Hacker Newsnew | past | comments | ask | show | jobs | submit | leiroigh's commentslogin

Yes. O(1) snapshots are awesome! Persistent datastructures are a monumental achievement.

But that comes at a performance price, and in the end, you only really need persistent datastructures for niche applications.

Good examples are: ZFS mostly solves write amplification on SSD (it almost never overwrites memory); and snapshots are a useful feature for the end user. (but mostly your datastructures live in SRAM/DRAM which permit fast overwriting, not flash -- so that's a niche application)

Another good example is how julia uses a HAMT / persistent hash-map to implement scoped values. Scoped values are inheritable threadlocals (tasklocal; in julia parlance, virtual/green thread == task), and you need to take a snapshot on forking.

Somebody please implement that for inheritable threadlocals in java! (such that you can pass an O(1) snapshot instead of copying the hashmap on thread creation)

But that is also a niche application. It makes zero sense to use these awesome fancy persistent datastructures as default everywhere (looking at you, scala!).


There is nothing counter-intuitive or julia-specific about it:

Fastest way is to have your datastructure in a (virtual) register, and that works better with immutable structures (ie memory2ssa has limitations). Second fastest way is to have your datastructure allocated on the heap and mutate it. Slowest way is to have your datastructure allocated on the heap, have it immutable, copy it all the time, and then let the old copies get garbage collected. The last slowest way is exactly what many "functional" languages end up doing. (exception: Read-copy-update is often a very good strategy in multi-threading, and is relatively painless thanks to the GC)

The original post was about local variables -- and const declarations for local variables are mostly syntactic sugar, the compiler puts it into SSA form anyway (exception: const in C if you take the address of the variable and let that pointer escape).

So this is mostly the same as in every language: You need to learn what patterns allow the current compiler version to put your stuff into registers, and then use these patterns. I.e. you need to read a lot of assembly / llvm-IR until you get a feeling for it, and refresh your feelings with every compiler update. Most intuitions are similar to Rust/clang C/C++ (it's llvm, duh!), so you should be right at home if you regularly read compiler output.

Julia has excellent tooling to read the generated assembly/IR; much more convenient than java (bytecode is irrelevant, you need to read assembly or learn to read graal/C2 IR; and that is extremely inconvenient).


Pumping heat from 300K to 900K is not a big gain over heating -- the entire thing is premised on using extremely cheap intermittent electricity during the summer, and your savings are capped at 30%.


>in a higher-dimensional parent universe

That's incorrect: The parent universe is not higher-dimensional, it's the same good old 3+1 as our universe.

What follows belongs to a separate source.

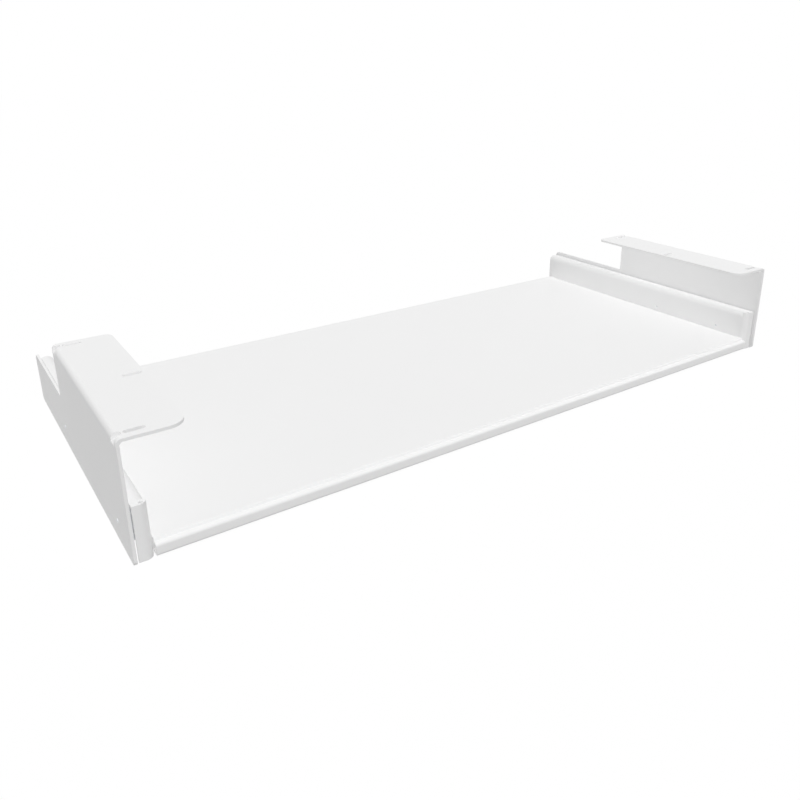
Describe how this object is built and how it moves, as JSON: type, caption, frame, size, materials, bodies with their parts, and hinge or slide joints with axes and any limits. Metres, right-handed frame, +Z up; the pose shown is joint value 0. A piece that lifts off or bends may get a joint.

What they propose is: Let's take our good old GR, and start with a (large, dilute) compactly supported spherically collapsing collapsing cloud of matter. During that, you get an event horizon; afterwards, this looks like a normal black hole outside, and you never see the internal evolution again ("frozen star", it's an event horizon). Inside, you have the matter cloud, then a large shell of vacuum, then the event horizon.

Quantum mechanics suggests that degeneracy pressure gives you an equation of state that looks like "dilute = dust" first, and at some point "oh no, incompressible".

They figure out that under various assumptions (and I think approximations), they get a solution where the inside bounces due to the degeneracy pressure. Viewed from inside, they identify that there should be an apparent cosmological constant, with the cosmological horizon somehow (?) corresponding to the BH horizon as viewed from the outside.

All along the article, they plug in various rough numbers, and they claim that our observed universe (with its scale, mass, age, apparent cosmological constant, etc) is compatible with this mechanism, even hand-waving at pertubations and CMB an-isotropies.

This would be super cool if it worked!

But I'm not convinced that the model truly works (internally) yet, too much hand-waving. And the matching to our real observed universe is also not yet convincing (to me). That being said, I'm out of the cosmology game for some years, and I'm a mathematician, not a physicist, so take my view with a generous helping of salt.

(I'm commenting from "reading" the arxiv preprint, but from not following all computations and references)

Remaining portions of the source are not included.